Стёпушка судорожно схватился за карман с часами. Урки захохотали.

– Это из нашей компании, – сказал я, – так что на счет часиков уж вы не троньте.

– Все равно. Не мы, так другие. Не здесь, так в лагере. Господинчик-то ваш больно уж хреновый. Покаяния все писал. Знаю, наши с ним сидели.

– Не ваше дело, что я писал. Я на вас заявление подам.

Стёпушка нервничал, трусил и глупил. Я ему подмигивал, но он ничего не замечал.

– Вы, господинчик хреновый, слушайте, что я вам скажу. Я у вас пока ничего не украл, а украду – поможет вам заявление, как мертвому кадило.

– Нет, в лагере вас прикрутят, – сказал техник.

– С дураками, видно, твоя мамаша спала, что ты таким умным родился. В лагере. Эх ты, моржовая голова! Да что ты о лагере знаешь? Бывал ли ты в лагере? Я вот уже пятый раз еду, а ты мне о лагере рассказываешь.

– А что в лагере? – спросил я.

– Что в лагере? Первое дело вот, скажем, вы или этот господинчик – вы, ясное дело, контрреволюционеры. Вот та дубина, что наверху, – урка кивнул в сторону рабочей нары – тот или вредитель или контрреволюционер. Ну, мужик – он всегда кулак. Это так надо понимать, что все вы классовые враги, ну и обращение с вами подходящее. А мы, урки – социально близкий элемент. Вот как. Потому мы, елки-палки, против собственности.

– И против социалистической? – спросил я.

– Э, нет. Казенное не трогаем. На грош возьмешь – на рубль ответу. Да еще в милиции бьют. Зачем? Вот тут наши одно время на торгсин было насели. Нестоящее дело. А так просто фраера, в от вроде этого господинчика. Во-первых, раз плюнуть. А второе – куда он пойдет? Заявления писать будет? Так уж будьте покойнички, с милицией я лучше сговорюсь, чем этот ваш шибздик. А в лагере и подавно. Уж там скажут тебе сними пинжак, так и снимай без разговоров, а то еще нож получишь.

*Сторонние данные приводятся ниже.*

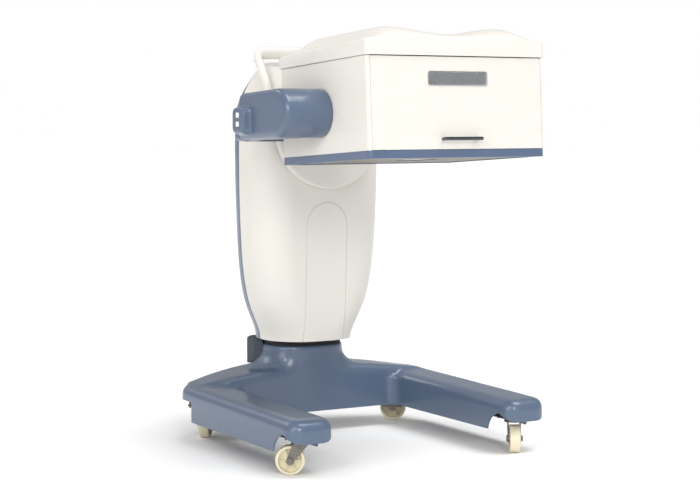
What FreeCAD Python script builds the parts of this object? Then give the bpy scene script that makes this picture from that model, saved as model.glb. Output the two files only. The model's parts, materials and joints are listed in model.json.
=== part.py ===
import FreeCAD, Part
import math
import os

# Mobile column-stand eye-examination instrument, in millimetres.
# Working frame: +X is the instrument's left-right, -Y is its front, +Z is up,
# with the column's axis standing on the floor at x = 0, y = 0. Every piece is
# moved by ORIGIN_SHIFT when it is written, to the centre of the whole outline.

Vec = FreeCAD.Vector

# ---- clearances -------------------------------------------------------------
RUN = 0.05            # radial clearance of a running fit
GAP = 0.5             # air between two moving bodies
SEAM = 0.8            # open joint line between two covers

# ---- base -------------------------------------------------------------------
BASE_HALF = 392.0     # outer face of a leg from the middle
LEG_WIDTH = 130.0
NOSE_Y = -656.0
LEG_REAR_Y = 25.0
CROSS_FRONT_Y = -84.0
BOW_Y = 115.0         # rear of the cross member on the middle line
SKIRT_Z = 60.0
LEG_EDGE_R = 24.0
NOSE_R = 38.0
COVER_WALL = 4.0
NECK_HALF = 115.0
NECK_TOP = 250.0
NECK_BACK_Y = 95.0
NECK_R = 78.0
FLARE_WIDE = 75.0     # how far the neck spreads sideways at its foot
FLARE_TALL = 46.0

# ---- castors ----------------------------------------------------------------
WHEEL_R = 37.5
WHEEL_WIDTH = 28.0
TRAIL = 28.0
CASTOR_X = BASE_HALF - LEG_WIDTH / 2
CASTOR_FRONT_Y = -588.0
CASTOR_REAR_Y = -22.0
FRONT_ARCH_Y = CASTOR_FRONT_Y + WHEEL_R - 6.5   # the arches follow the wheels
REAR_ARCH_Y = CASTOR_REAR_Y - WHEEL_R - 19.5
RACE_ROOM = 7.0       # air between a wheel and its swivel bearing
PLATE_THICK = 3.0
PLATE_HALF_X = 30.0
PLATE_HALF_Y = 44.0
RACE_R = 25.0
RACE_H = 7.0
PLATE_TOP = 2 * WHEEL_R + RACE_ROOM + RACE_H + PLATE_THICK
FORK_THICK = 2.5
AXLE_R = 5.0
HUB_R = 11.0
BOLT_R = 4.0
BOLT_X = 22.0
BOLT_Y = 33.0

# ---- frame, mast and lift ---------------------------------------------------
FRAME_HALF = 35.0     # half width of a leg tube
FRAME_H = 40.0
FRAME_WALL = 3.0
FRAME_TOP = PLATE_TOP + FRAME_H
FRONT_ARCH_TOP = PLATE_TOP + 17.0
REAR_ARCH_TOP = PLATE_TOP + 24.0
LEG_TOP_FRONT = FRAME_TOP + 15.0
LEG_TOP_REAR = FRAME_TOP + 26.0
CROSS_END_TOP = LEG_TOP_REAR + 10.0  # cross member where it meets the legs
CROSS_TOP = LEG_TOP_REAR + 32.0      # and beside the neck's foot
CROSS_TUBE_W = 41.0
FRAME_MITRE = 14.0    # corner cut off each leg tube at the rear, at its floor
FRAME_MITRE_TOP = 24.0
POST_Y = (-500.0, -300.0, -120.0)
FOOT_HALF_X = 95.0
FOOT_HALF_Y = 62.0
FOOT_H = 12.0
MAST_X = 45.0         # half size of the fixed mast tube
MAST_Y = 35.0
MAST_WALL = 4.0
MAST_TOP = 640.0
SLEEVE_WALL = 8.0     # moving sleeve round the mast
SLEEVE_GAP = 0.5
SLEEVE_BOTTOM = 276.0
SLEEVE_TOP = 900.0
ROD_R = 12.0
ROD_TOP = 600.0
LIFT_TUBE_R = 20.0
LIFT_TUBE_BOTTOM = 200.0
MOTOR_BOTTOM = 652.0
MOTOR_H = 86.0
LIFT_TRAVEL = 200.0

# ---- column covers ----------------------------------------------------------
SHELL_WALL = 4.0
SHELL_BOTTOM = 266.0
SPLIT_Y = 8.0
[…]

Урка явно хвастался, но урка врал не совсем. Стёпушка, иссякнув, растерянно посмотрел на меня. Да, Стёпушке придется плохо, ни выдержки, ни изворотливости, ни кулаков. Пропадет.

ЛИКВИДИРОВАННАЯ БЕСПРИЗОРНОСТЬ

В книге советского бытия, трудно читаемой вообще, есть страницы, недоступные даже очень близко стоящему и очень внимательному наблюдателю. Поэтому всякие попытки «познания России» всегда имеют этакую прелесть неожиданности.